§ **DO THIS**
Give back the full material, exactly as it reads.

-- START --

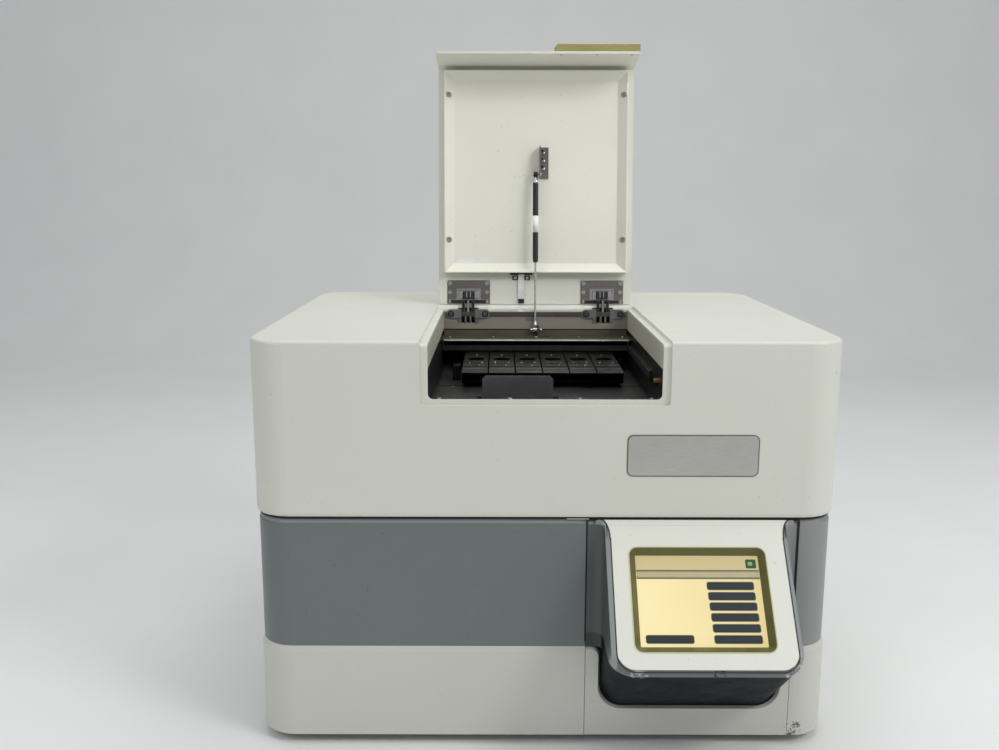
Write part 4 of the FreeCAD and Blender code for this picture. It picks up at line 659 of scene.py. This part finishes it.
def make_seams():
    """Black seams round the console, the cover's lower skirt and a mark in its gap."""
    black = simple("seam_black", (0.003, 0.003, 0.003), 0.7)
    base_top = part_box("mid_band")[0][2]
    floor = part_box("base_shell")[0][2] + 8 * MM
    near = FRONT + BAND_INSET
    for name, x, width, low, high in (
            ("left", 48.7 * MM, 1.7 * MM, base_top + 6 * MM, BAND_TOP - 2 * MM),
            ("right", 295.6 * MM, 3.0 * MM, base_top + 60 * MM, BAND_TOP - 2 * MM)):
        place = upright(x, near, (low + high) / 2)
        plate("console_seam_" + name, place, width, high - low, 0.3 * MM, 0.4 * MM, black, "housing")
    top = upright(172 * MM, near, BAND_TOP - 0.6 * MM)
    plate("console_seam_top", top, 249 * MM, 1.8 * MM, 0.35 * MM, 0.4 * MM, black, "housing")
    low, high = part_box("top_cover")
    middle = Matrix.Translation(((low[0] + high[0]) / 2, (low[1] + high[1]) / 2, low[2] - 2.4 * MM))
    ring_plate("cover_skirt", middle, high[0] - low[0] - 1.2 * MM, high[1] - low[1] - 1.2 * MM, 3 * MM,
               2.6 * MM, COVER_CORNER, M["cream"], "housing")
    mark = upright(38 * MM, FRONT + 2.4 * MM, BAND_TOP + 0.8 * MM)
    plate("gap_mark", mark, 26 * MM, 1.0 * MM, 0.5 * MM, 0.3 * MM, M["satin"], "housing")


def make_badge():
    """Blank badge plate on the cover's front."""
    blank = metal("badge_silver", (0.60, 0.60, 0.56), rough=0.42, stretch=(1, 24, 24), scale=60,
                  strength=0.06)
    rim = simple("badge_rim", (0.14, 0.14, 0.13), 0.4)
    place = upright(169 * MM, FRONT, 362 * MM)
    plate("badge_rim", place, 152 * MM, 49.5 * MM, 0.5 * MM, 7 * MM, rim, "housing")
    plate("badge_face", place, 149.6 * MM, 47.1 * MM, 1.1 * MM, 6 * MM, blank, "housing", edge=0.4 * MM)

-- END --

§ **OUTPUT**
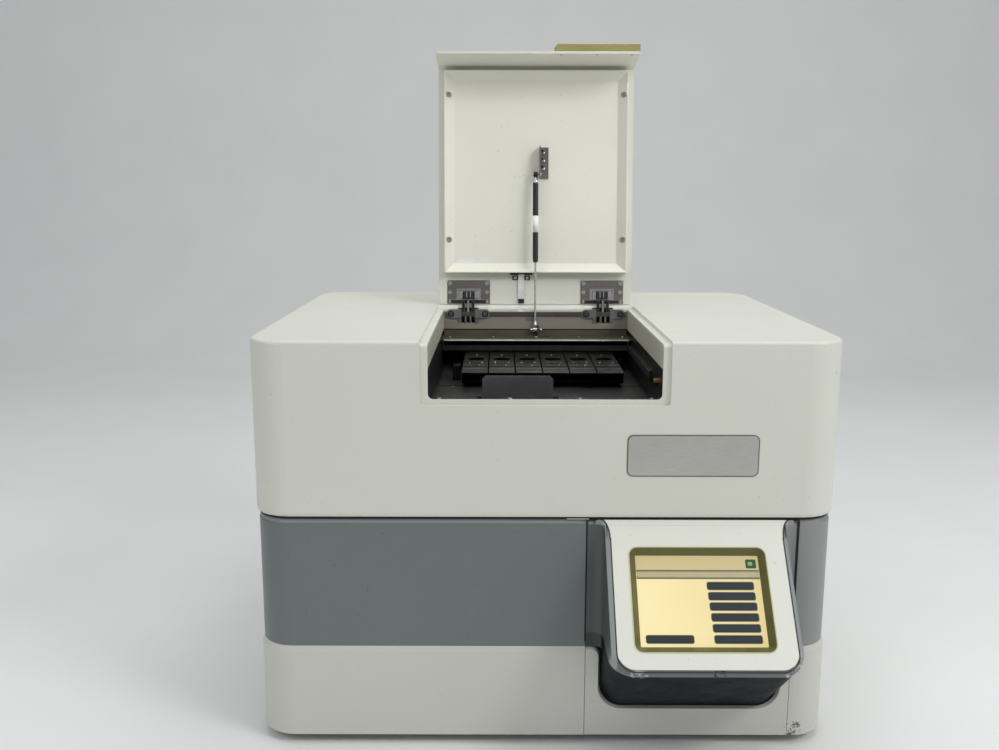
Write part 4 of the FreeCAD and Blender code for this picture. It picks up at line 659 of scene.py. This part finishes it.
def make_seams():
    """Black seams round the console, the cover's lower skirt and a mark in its gap."""
    black = simple("seam_black", (0.003, 0.003, 0.003), 0.7)
    base_top = part_box("mid_band")[0][2]
    floor = part_box("base_shell")[0][2] + 8 * MM
    near = FRONT + BAND_INSET
    for name, x, width, low, high in (
            ("left", 48.7 * MM, 1.7 * MM, base_top + 6 * MM, BAND_TOP - 2 * MM),
            ("right", 295.6 * MM, 3.0 * MM, base_top + 60 * MM, BAND_TOP - 2 * MM)):
        place = upright(x, near, (low + high) / 2)
        plate("console_seam_" + name, place, width, high - low, 0.3 * MM, 0.4 * MM, black, "housing")
    top = upright(172 * MM, near, BAND_TOP - 0.6 * MM)
    plate("console_seam_top", top, 249 * MM, 1.8 * MM, 0.35 * MM, 0.4 * MM, black, "housing")
    low, high = part_box("top_cover")
    middle = Matrix.Translation(((low[0] + high[0]) / 2, (low[1] + high[1]) / 2, low[2] - 2.4 * MM))
    ring_plate("cover_skirt", middle, high[0] - low[0] - 1.2 * MM, high[1] - low[1] - 1.2 * MM, 3 * MM,
               2.6 * MM, COVER_CORNER, M["cream"], "housing")
    mark = upright(38 * MM, FRONT + 2.4 * MM, BAND_TOP + 0.8 * MM)
    plate("gap_mark", mark, 26 * MM, 1.0 * MM, 0.5 * MM, 0.3 * MM, M["satin"], "housing")


def make_badge():
    """Blank badge plate on the cover's front."""
    blank = metal("badge_silver", (0.60, 0.60, 0.56), rough=0.42, stretch=(1, 24, 24), scale=60,
                  strength=0.06)
    rim = simple("badge_rim", (0.14, 0.14, 0.13), 0.4)
    place = upright(169 * MM, FRONT, 362 * MM)
    plate("badge_rim", place, 152 * MM, 49.5 * MM, 0.5 * MM, 7 * MM, rim, "housing")
    plate("badge_face", place, 149.6 * MM, 47.1 * MM, 1.1 * MM, 6 * MM, blank, "housing", edge=0.4 * MM)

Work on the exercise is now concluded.